As a worldbuilding resource, Call of the Netherdeep offers great insight into Ank’Harel as a location, as well as Jigow and Bazzoxan in Xhorhas. Between subtle references to details familiar to fans who watched Critical Role and brand new content, it does even more to build out the world of Exandria. Paired with Explorer’s Guide to Wildemount, it would beautifully supplement a campaign that spans the continent. With the release of Tal’Dorei Campaign Setting Reborn earlier this year from Darrington Press, it’s great as a fan to see Matthew Mercer’s world continue to grow and become more accessible for players at their own tables.
Call of the Netherdeep strikes the perfect balance of original content with beautiful storytelling and the familiar, nostalgic aspects of Exandria.
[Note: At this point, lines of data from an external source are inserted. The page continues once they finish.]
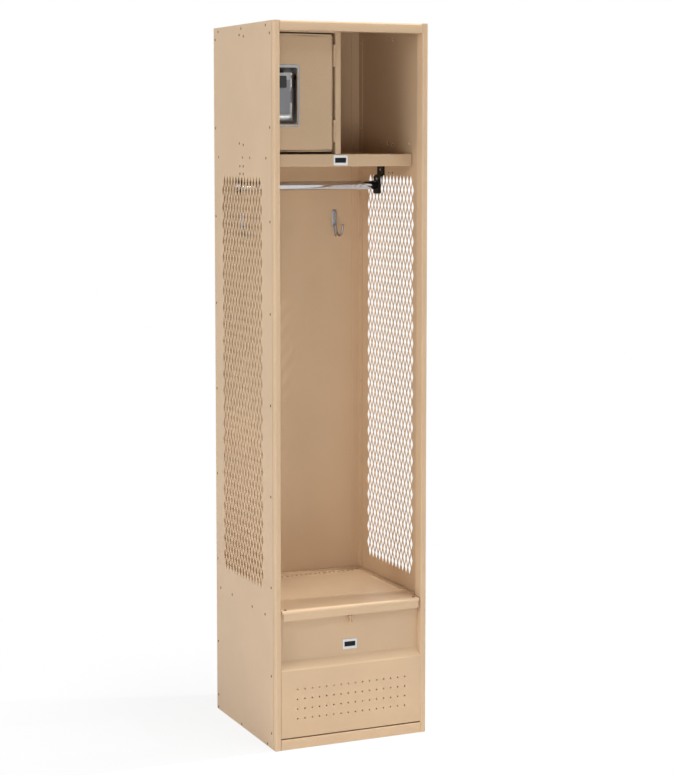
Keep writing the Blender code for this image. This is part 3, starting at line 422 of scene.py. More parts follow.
def two_tone(tree, amount, colour, dark, light, low=0.3, high=0.7):
    """A colour from its dark to its light shade, as the amount goes from low to high."""
    share = add_node(
        tree, "ShaderNodeMapRange", {"Value": amount, "From Min": low, "From Max": high}
    )
    shades = [(*(min(c * level, 1.0) for c in colour), 1.0) for level in (dark, light)]
    return add_node(
        tree, "ShaderNodeMix", {0: share.outputs["Result"], 6: shades[0], 7: shades[1]},
        data_type="RGBA",
    ).outputs[2]


def tie(tree, shader, tone, amount, rough, height, relief, span=(0.0, 1.0), under=None):
    """Lead a finish's tone, gloss and relief to its shader. The gloss follows the
    amount over its span; the relief is a strength and a depth."""
    gloss = add_node(
        tree, "ShaderNodeMapRange",
        {"Value": amount, "From Min": span[0], "From Max": span[1],
         "To Min": rough[0], "To Max": rough[1]},
    )
    form = {"Height": height, "Strength": relief[0], "Distance": relief[1]}
    if under:
        form["Normal"] = under
    bump = add_node(tree, "ShaderNodeBump", form)
    tree.links.new(tone, shader.inputs["Base Color"])
    tree.links.new(gloss.outputs["Result"], shader.inputs["Roughness"])
    tree.links.new(bump.outputs["Normal"], shader.inputs["Normal"])


def powder_coat(name, colour, rough=(0.28, 0.36), peel=2.2 * MM):
    """Polyester powder, sprayed dry on steel sheet and baked: one even satin skin
    with a soft orange peel, so a lamp shows in it as a broad dull glow."""
    made, tree, shader, spots = surface(name, specular=0.15)
    # The film's thickness drifts over 200 mm or so, and its tone with it
    drift = add_node(
        tree, "ShaderNodeTexNoise", {"Vector": spots, "Scale": 1 / 0.2, "Detail": 3.0}
    )
    tone = two_tone(tree, drift.outputs["Fac"], colour, 0.965, 1.03)
    # Pigment grains are a tenth of a millimetre; drawn at 1.6 mm so that they show
    grain = add_node(
        tree, "ShaderNodeTexNoise", {"Vector": spots, "Scale": 1 / (1.6 * MM), "Detail": 2.0}
    )
    speck = two_tone(tree, grain.outputs["Fac"], (1, 1, 1), 0.93, 1.0)
    mixed = add_node(
        tree, "ShaderNodeMix", {0: 1.0, 6: tone, 7: speck}, data_type="RGBA",
        blend_type="MULTIPLY",
    )
    # Hands and cloths polish it in long faint smears, some 60 mm across
    smear = add_node(
        tree, "ShaderNodeTexNoise",
        {"Vector": spots, "Scale": 1 / 0.06, "Detail": 5.0, "Roughness": 0.6,
         "Distortion": 0.6},
    )
    skin = add_node(
        tree, "ShaderNodeTexNoise", {"Vector": spots, "Scale": 1 / peel, "Detail": 1.0}
    )
    fine = add_node(
        tree, "ShaderNodeBump",
        {"Height": skin.outputs["Fac"], "Strength": 0.10, "Distance": 0.25 * MM},
    )
    # Sheet is never quite flat: slow waves some 90 mm long bend what it reflects
    wave = add_node(
        tree, "ShaderNodeTexNoise", {"Vector": spots, "Scale": 1 / 0.09, "Detail": 0.0}
    )
    tie(tree, shader, mixed.outputs[2], smear.outputs["Fac"], rough, wave.outputs["Fac"],
        (0.25, 0.9 * MM), span=(0.3, 0.7), under=fine.outputs["Normal"])
    return made


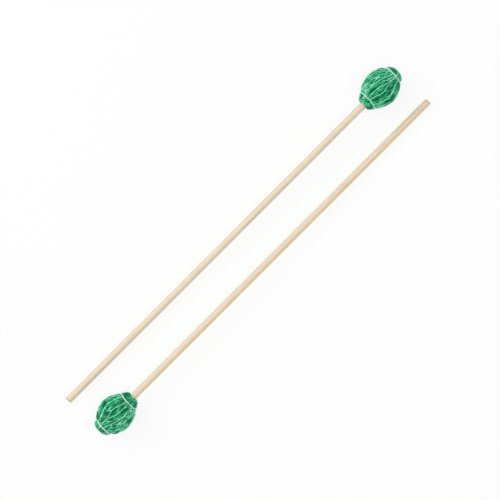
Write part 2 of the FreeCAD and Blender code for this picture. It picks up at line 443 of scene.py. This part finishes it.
@dataclass
class Outline:
    """The head's outer outline, whose marks are places along it and radii in millimetres."""

    marks: tuple[tuple[float, float], ...] = (
        (0.5, 3.4),
        (-0.1, 4.7),
        (0.3, 6.1),
        (1.5, 7.3),
        (4.5, 9.3),
        (6.0, 10.1),
        (6.9, 10.2),
        (7.6, 11.0),
        (9.2, 12.3),
        (12.6, 14.3),
        (17.0, 15.9),
        (22.6, 17.0),
        (28.0, 16.1),
        (32.3, 14.3),
        (35.9, 11.9),
        (37.3, 10.3),
        (38.1, 8.6),
        (38.8, 8.9),
        (40.4, 8.6),
        (42.1, 6.8),
        (43.2, 4.0),
        (43.1, 2.2),
        (42.2, 1.2),
        (40.7, 0.8),
    )
    lean: float = 0.5 * MM
    lean_start: float = 6 * MM
    lean_end: float = 39 * MM
    lean_fade: float = 8 * MM
    probe: float = 0.004
    least_radius: float = 0.6 * MM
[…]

The references are sprinkled in for avid fans of Critical Role, but the heart and soul of this adventure is fully its own. The intersection of expansive worldbuilding is conveyed just as effortlessly as Mercer’s brilliant same design, crafting adventures that are dynamic and evolving as well as encounters and conflicts that challenge players’ abilities to think creatively and improve. This is not a one dimensional adventure, and provides the tools to allow the players and the Dungeon Master to weave a brilliant story together.
Critical Role Presents: Call of the Netherdeep is published by Wizards of the Coast and created in partnership with Critical Role.